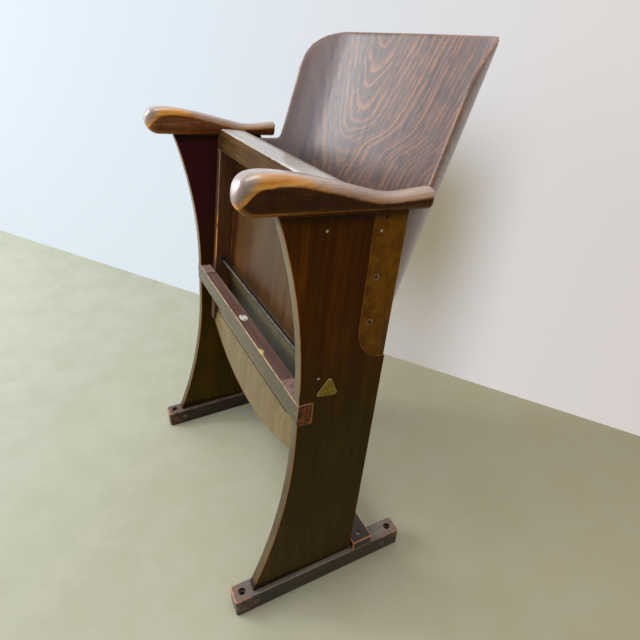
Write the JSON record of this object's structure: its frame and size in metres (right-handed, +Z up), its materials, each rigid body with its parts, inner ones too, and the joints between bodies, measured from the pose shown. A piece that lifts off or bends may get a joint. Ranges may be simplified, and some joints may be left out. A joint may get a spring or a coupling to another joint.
{
  "type": "tip up auditorium seat",
  "caption": "Wooden tip up auditorium seat with foot rails, side panels, shaped armrests, a bent plywood back and a seat that swings up on a rod.",
  "frame": {"origin": "floor level, midway between the four floor bolt holes", "axes": "+X to the sitter's left, +Y to the back, +Z up"},
  "size_m": [0.56, 0.4813, 0.876],
  "materials": {
    "frame_wood": "dark brown varnish, worn at the edges",
    "arm_wood": "dark brown varnish, worn to amber",
    "plywood": "dark brown gloss varnish over open grain",
    "leather": "worn brown",
    "brass": "tarnished",
    "steel": "dull, darkened with age",
    "enamel": "white gloss"
  },
  "bodies": {
    "frame": {"left_foot_rail": "frame_wood", "right_foot_rail": "frame_wood", "foot_rail_pegs": "frame_wood", "left_side_panel": "frame_wood", "right_side_panel": "frame_wood", "panel_nails": "steel", "left_armrest": "arm_wood", "right_armrest": "arm_wood", "armrest_dowels": "frame_wood", "front_cross_rail": "frame_wood", "cross_rail_screws": "steel", "seat_rest_pads": "leather", "number_plate": "enamel", "number_plate_pins": "steel", "rear_stretcher": "frame_wood", "stretcher_screws": "steel", "backrest_shell": "plywood", "backrest_bolts": "steel", "backrest_washers": "steel", "backrest_nuts": "steel", "pivot_rod": "steel", "pivot_spacers": "steel", "left_pivot_plate": "brass", "right_pivot_plate": "brass", "pivot_plate_pins": "steel"},
    "seat": {"seat_front_rail": "frame_wood", "seat_left_rail": "frame_wood", "seat_right_rail": "frame_wood", "seat_corner_dowels": "frame_wood", "seat_panel": "plywood", "seat_panel_nails": "steel", "seat_left_bush": "steel", "seat_right_bush": "steel"}
  },
  "joints": [
    {"name": "seat_tip", "type": "hinge", "parent": "frame", "child": "seat", "pos_m": [0, 0.0025, 0.4382], "axis": [1, 0, 0], "range_deg": [0, 92.7]}
  ]
}
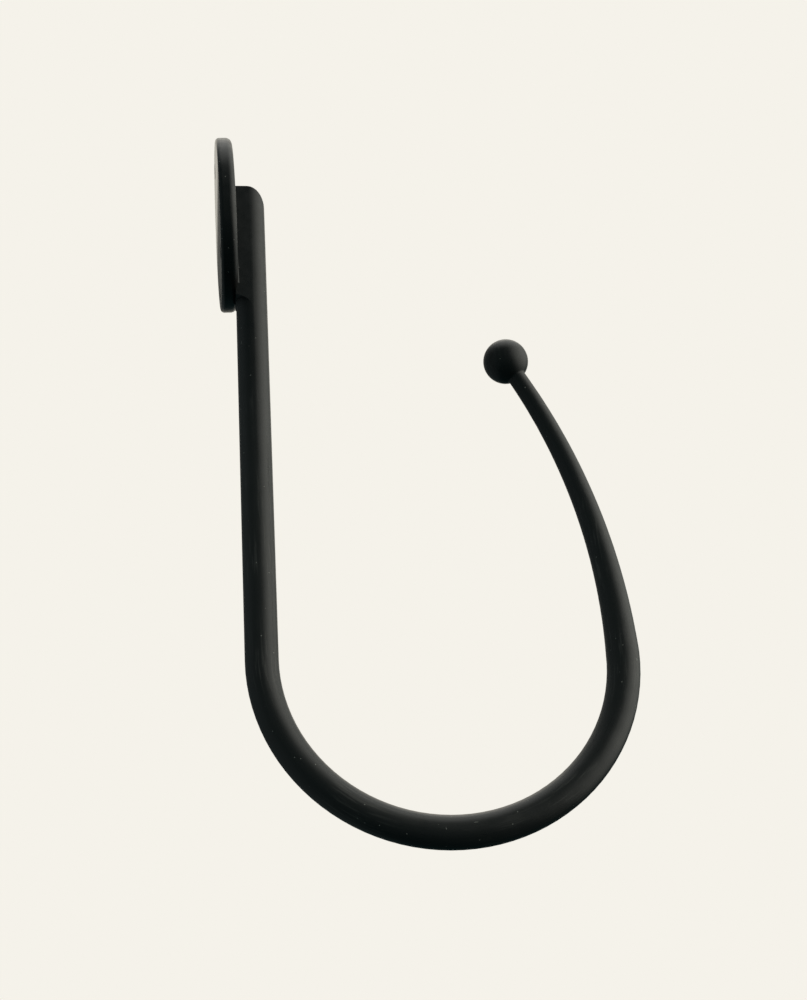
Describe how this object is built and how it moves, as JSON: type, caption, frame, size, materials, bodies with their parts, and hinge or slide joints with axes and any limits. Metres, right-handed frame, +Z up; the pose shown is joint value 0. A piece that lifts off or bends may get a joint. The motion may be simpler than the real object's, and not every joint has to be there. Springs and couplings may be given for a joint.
{
  "type": "curtain holdback",
  "caption": "Wall hook that holds a drawn curtain back: a round bar bent to a U on a round screw plate, its tapered end closed by a ball.",
  "frame": {"origin": "centre of the wall plate's back face, which lies on the wall", "axes": "+X away from the wall, +Z up, the hook lies in the XZ plane"},
  "size_m": [0.0948, 0.0454, 0.1947],
  "materials": {
    "black_coating": "satin black powder coat"
  },
  "bodies": {
    "root": {"wall_plate": "black_coating", "hook_bar": "black_coating", "ball_end": "black_coating"}
  },
  "joints": []
}
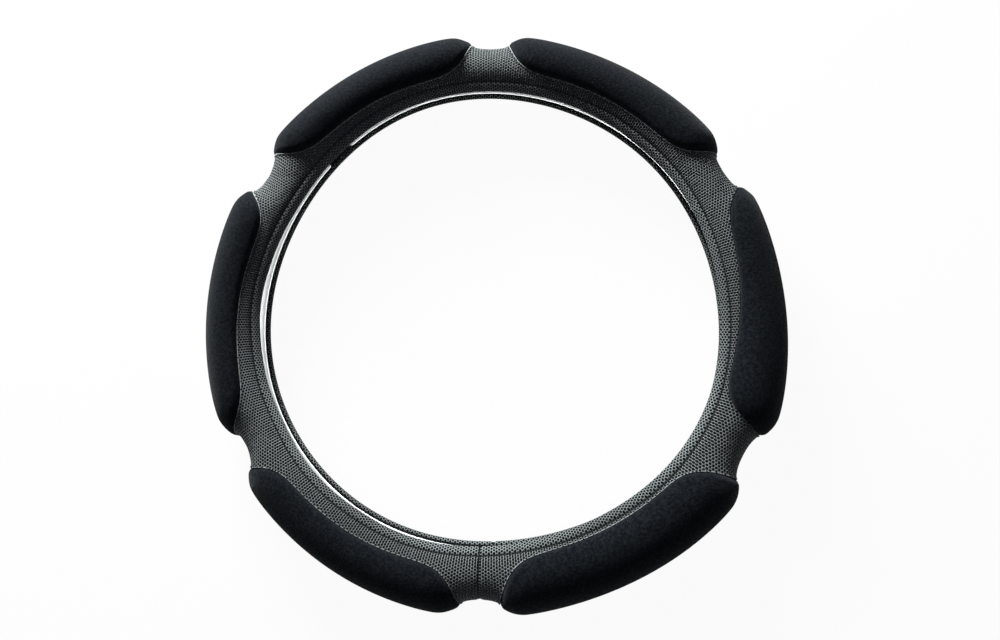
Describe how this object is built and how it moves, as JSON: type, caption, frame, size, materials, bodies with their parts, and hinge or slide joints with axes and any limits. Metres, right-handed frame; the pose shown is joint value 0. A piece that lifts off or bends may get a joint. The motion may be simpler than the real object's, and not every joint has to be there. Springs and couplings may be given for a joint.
{
  "type": "steering wheel cover",
  "caption": "Soft ring that slips over a steering wheel's rim: crowned velour pads sewn into a dotted mesh sleeve over a white rubber ring of C section.",
  "frame": {"origin": "centre of the ring, on the surface that the cover lies on", "axes": "+Z along the wheel's axis towards the driver, +Y towards twelve o'clock on the wheel, with the closing seam at -Y"},
  "size_m": [0.401, 0.3926, 0.047],
  "materials": {
    "white_rubber": "smooth matte white rubber",
    "mesh_cloth": "dark grey knitted mesh with round holes, laminated on thin foam",
    "black_velour": "near black short-pile velour",
    "grey_foam": "open-cell foam, hidden",
    "black_thread": "black polyester sewing thread"
  },
  "bodies": {
    "root": {"inner_ring": "white_rubber", "mesh_sleeve": "mesh_cloth", "velour_panel_1": "black_velour", "velour_panel_2": "black_velour", "velour_panel_3": "black_velour", "velour_panel_4": "black_velour", "velour_panel_5": "black_velour", "velour_panel_6": "black_velour", "foam_pad_1": "grey_foam", "foam_pad_2": "grey_foam", "foam_pad_3": "grey_foam", "foam_pad_4": "grey_foam", "foam_pad_5": "grey_foam", "foam_pad_6": "grey_foam", "panel_seam_thread_1": "black_thread", "panel_seam_thread_2": "black_thread", "panel_seam_thread_3": "black_thread", "panel_seam_thread_4": "black_thread", "panel_seam_thread_5": "black_thread", "panel_seam_thread_6": "black_thread", "front_hem_thread": "black_thread", "rear_hem_thread": "black_thread", "closing_seam_thread": "black_thread"}
  },
  "joints": []
}
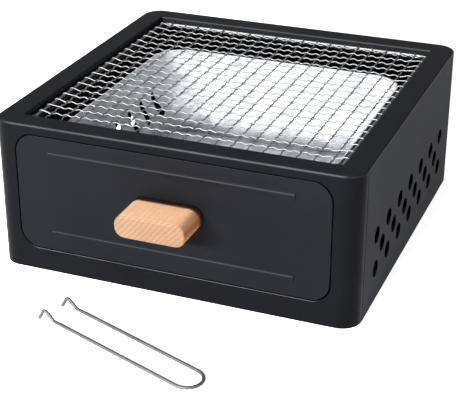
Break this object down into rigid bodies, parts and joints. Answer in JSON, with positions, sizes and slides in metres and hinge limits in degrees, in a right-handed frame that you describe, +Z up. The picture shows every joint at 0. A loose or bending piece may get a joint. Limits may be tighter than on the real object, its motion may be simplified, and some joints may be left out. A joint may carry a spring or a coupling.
{
  "type": "table-top charcoal grill",
  "caption": "Square table-top hibachi grill: black steel housing with side vents, slide-out coal drawer with wooden handle, woven wire net and wire net lifter.",
  "frame": {"origin": "middle of the housing's flat underside, on the table", "axes": "+Z up, +X to the right as the drawer is faced, and the drawer opens towards -Y"},
  "size_m": [0.28, 0.3889, 0.117],
  "materials": {
    "coat": "satin black heat-resistant powder coat on sheet steel",
    "zinc": "bright galvanised sheet with a soft spangle",
    "wire": "bright drawn steel wire",
    "fastener": "zinc-plated steel",
    "beech": "sanded and oiled beech"
  },
  "bodies": {
    "housing": {"front_panel": "coat", "rear_shell": "coat", "top_frame": "coat", "net_ledge": "coat", "bottom_plate": "coat", "left_seam_strip": "coat", "right_seam_strip": "coat", "left_runner": "coat", "right_runner": "coat", "runner_rivets": "fastener", "left_stop": "fastener", "right_stop": "fastener"},
    "drawer": {"drawer_front": "coat", "handle": "beech", "handle_screws": "fastener", "handle_washers": "fastener", "charcoal_pan": "zinc", "pan_studs": "fastener", "pan_spacers": "fastener", "pan_nuts": "fastener", "pan_stop_rivets": "fastener"},
    "net": {"net_long_wires": "wire", "net_cross_wires": "wire", "net_border": "wire"},
    "lifter": {"net_lifter": "wire"}
  },
  "joints": [
    {"name": "drawer_slide", "type": "slide", "parent": "housing", "child": "drawer", "axis": [0, -1, 0], "range_m": [0, 0.181]},
    {"name": "net_lift", "type": "slide", "parent": "housing", "child": "net", "axis": [0, 0, 1], "range_m": [0, 0.06]},
    {"name": "lifter_pick_up", "type": "slide", "parent": "housing", "child": "lifter", "axis": [0, 0, 1], "range_m": [0, 0.12]}
  ]
}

++++++

Given exercise >> The word "moves" appears in how many lines of the records? Give the number only.

Task answer >> 2